Objective | Write each line out exactly, leaving none out.

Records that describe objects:

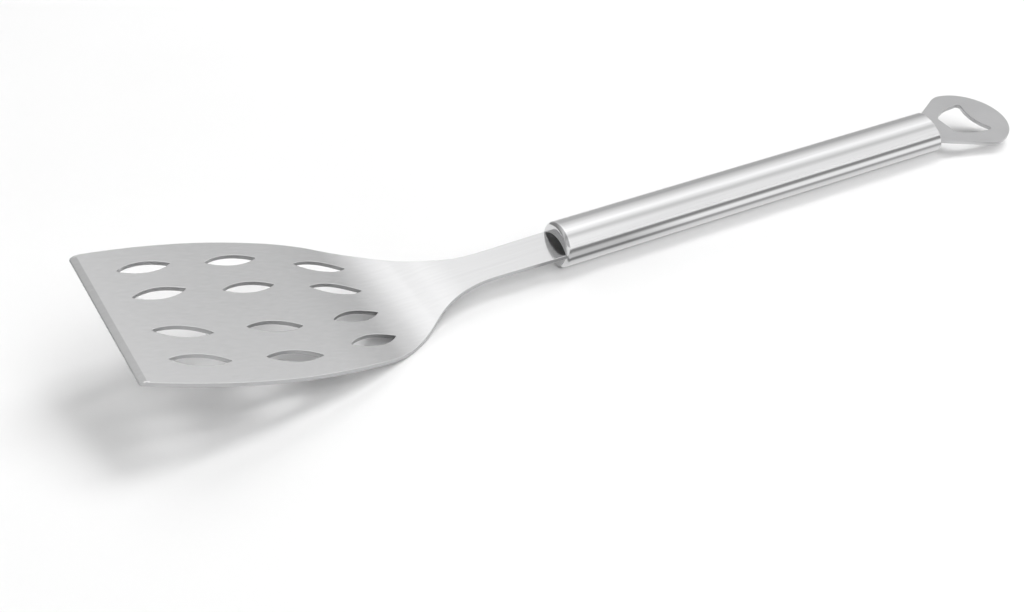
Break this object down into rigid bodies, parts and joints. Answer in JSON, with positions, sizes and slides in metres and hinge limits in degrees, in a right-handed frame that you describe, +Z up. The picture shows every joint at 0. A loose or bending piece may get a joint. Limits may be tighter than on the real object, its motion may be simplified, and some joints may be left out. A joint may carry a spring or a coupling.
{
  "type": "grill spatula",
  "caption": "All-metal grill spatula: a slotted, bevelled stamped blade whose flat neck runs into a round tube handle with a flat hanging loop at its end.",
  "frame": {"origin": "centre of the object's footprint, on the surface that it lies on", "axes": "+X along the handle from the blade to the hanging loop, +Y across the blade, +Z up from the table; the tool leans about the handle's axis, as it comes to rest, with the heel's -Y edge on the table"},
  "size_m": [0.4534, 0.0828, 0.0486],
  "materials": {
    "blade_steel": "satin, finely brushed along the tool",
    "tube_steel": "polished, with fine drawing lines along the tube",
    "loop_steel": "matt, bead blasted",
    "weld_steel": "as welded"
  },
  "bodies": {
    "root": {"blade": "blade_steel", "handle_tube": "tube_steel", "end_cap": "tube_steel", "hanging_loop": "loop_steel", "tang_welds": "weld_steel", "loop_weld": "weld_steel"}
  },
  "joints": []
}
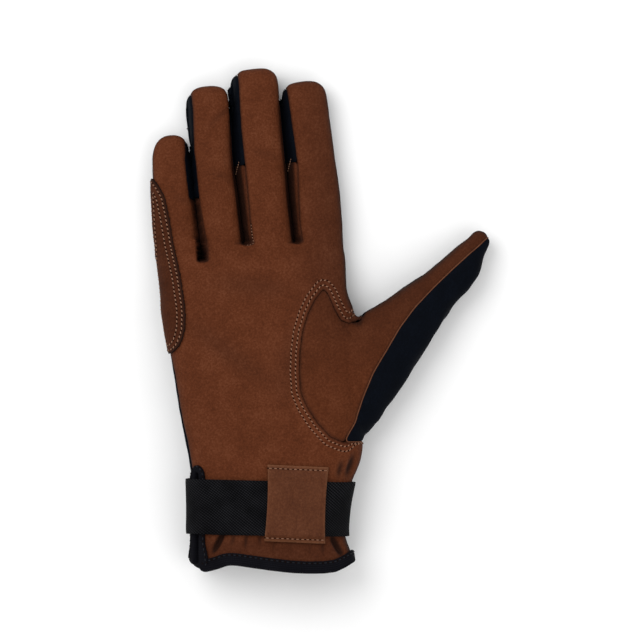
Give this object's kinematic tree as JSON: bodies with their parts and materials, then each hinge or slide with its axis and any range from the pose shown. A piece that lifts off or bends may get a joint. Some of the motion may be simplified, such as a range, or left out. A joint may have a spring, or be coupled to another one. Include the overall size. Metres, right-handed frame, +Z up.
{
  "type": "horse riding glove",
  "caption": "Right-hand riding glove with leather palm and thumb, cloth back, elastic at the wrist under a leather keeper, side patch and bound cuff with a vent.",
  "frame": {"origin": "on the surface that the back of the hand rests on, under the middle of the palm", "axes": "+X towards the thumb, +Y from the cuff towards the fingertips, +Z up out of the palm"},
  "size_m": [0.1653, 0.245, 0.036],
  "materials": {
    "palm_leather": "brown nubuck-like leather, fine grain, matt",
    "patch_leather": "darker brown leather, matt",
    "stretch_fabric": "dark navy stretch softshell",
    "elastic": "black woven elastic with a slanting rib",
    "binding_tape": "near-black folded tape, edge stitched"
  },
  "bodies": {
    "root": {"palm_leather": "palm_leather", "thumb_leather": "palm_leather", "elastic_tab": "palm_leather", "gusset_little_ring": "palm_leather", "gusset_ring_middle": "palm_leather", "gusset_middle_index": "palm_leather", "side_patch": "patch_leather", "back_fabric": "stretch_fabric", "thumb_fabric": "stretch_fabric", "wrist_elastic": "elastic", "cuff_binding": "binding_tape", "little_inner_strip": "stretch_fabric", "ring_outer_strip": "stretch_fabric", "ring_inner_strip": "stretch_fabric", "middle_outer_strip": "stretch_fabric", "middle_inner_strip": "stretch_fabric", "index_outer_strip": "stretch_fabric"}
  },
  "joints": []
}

Full answer |
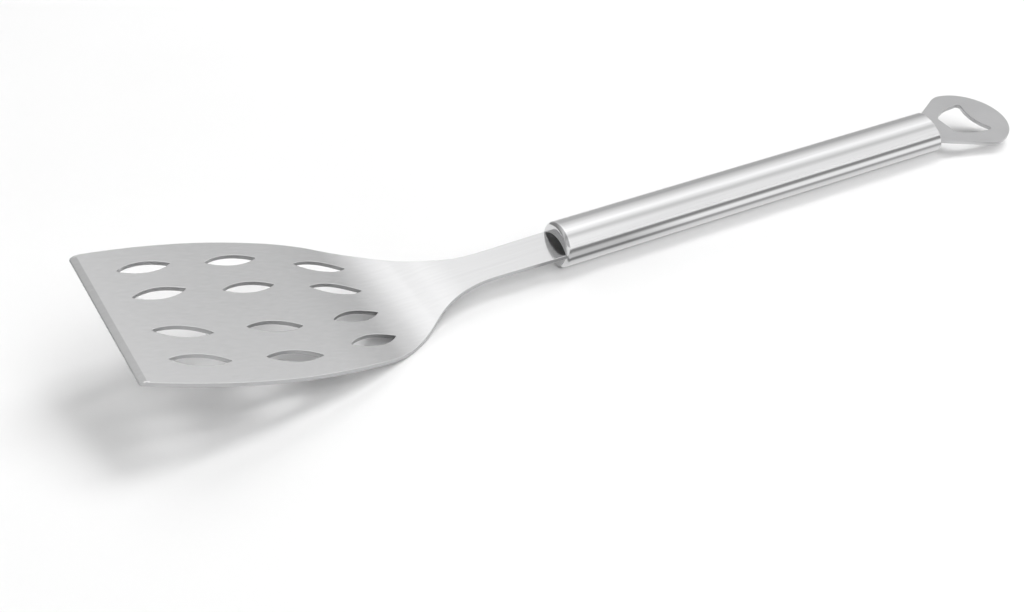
Break this object down into rigid bodies, parts and joints. Answer in JSON, with positions, sizes and slides in metres and hinge limits in degrees, in a right-handed frame that you describe, +Z up. The picture shows every joint at 0. A loose or bending piece may get a joint. Limits may be tighter than on the real object, its motion may be simplified, and some joints may be left out. A joint may carry a spring or a coupling.
{
  "type": "grill spatula",
  "caption": "All-metal grill spatula: a slotted, bevelled stamped blade whose flat neck runs into a round tube handle with a flat hanging loop at its end.",
  "frame": {"origin": "centre of the object's footprint, on the surface that it lies on", "axes": "+X along the handle from the blade to the hanging loop, +Y across the blade, +Z up from the table; the tool leans about the handle's axis, as it comes to rest, with the heel's -Y edge on the table"},
  "size_m": [0.4534, 0.0828, 0.0486],
  "materials": {
    "blade_steel": "satin, finely brushed along the tool",
    "tube_steel": "polished, with fine drawing lines along the tube",
    "loop_steel": "matt, bead blasted",
    "weld_steel": "as welded"
  },
  "bodies": {
    "root": {"blade": "blade_steel", "handle_tube": "tube_steel", "end_cap": "tube_steel", "hanging_loop": "loop_steel", "tang_welds": "weld_steel", "loop_weld": "weld_steel"}
  },
  "joints": []
}
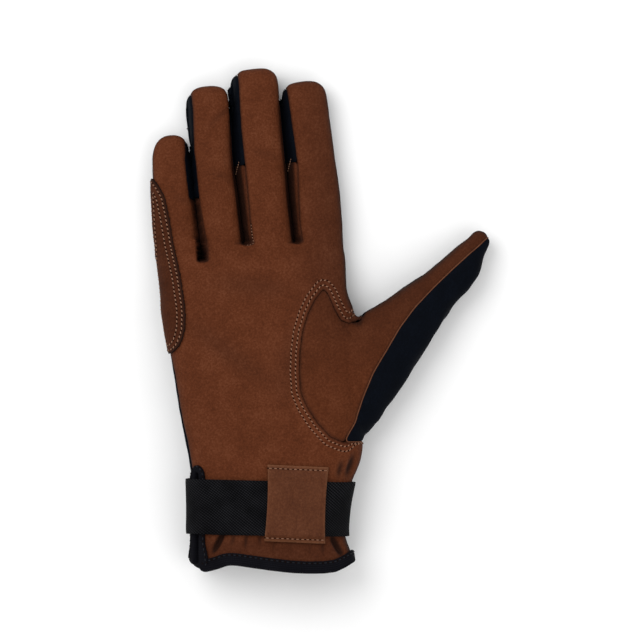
Give this object's kinematic tree as JSON: bodies with their parts and materials, then each hinge or slide with its axis and any range from the pose shown. A piece that lifts off or bends may get a joint. Some of the motion may be simplified, such as a range, or left out. A joint may have a spring, or be coupled to another one. Include the overall size. Metres, right-handed frame, +Z up.
{
  "type": "horse riding glove",
  "caption": "Right-hand riding glove with leather palm and thumb, cloth back, elastic at the wrist under a leather keeper, side patch and bound cuff with a vent.",
  "frame": {"origin": "on the surface that the back of the hand rests on, under the middle of the palm", "axes": "+X towards the thumb, +Y from the cuff towards the fingertips, +Z up out of the palm"},
  "size_m": [0.1653, 0.245, 0.036],
  "materials": {
    "palm_leather": "brown nubuck-like leather, fine grain, matt",
    "patch_leather": "darker brown leather, matt",
    "stretch_fabric": "dark navy stretch softshell",
    "elastic": "black woven elastic with a slanting rib",
    "binding_tape": "near-black folded tape, edge stitched"
  },
  "bodies": {
    "root": {"palm_leather": "palm_leather", "thumb_leather": "palm_leather", "elastic_tab": "palm_leather", "gusset_little_ring": "palm_leather", "gusset_ring_middle": "palm_leather", "gusset_middle_index": "palm_leather", "side_patch": "patch_leather", "back_fabric": "stretch_fabric", "thumb_fabric": "stretch_fabric", "wrist_elastic": "elastic", "cuff_binding": "binding_tape", "little_inner_strip": "stretch_fabric", "ring_outer_strip": "stretch_fabric", "ring_inner_strip": "stretch_fabric", "middle_outer_strip": "stretch_fabric", "middle_inner_strip": "stretch_fabric", "index_outer_strip": "stretch_fabric"}
  },
  "joints": []
}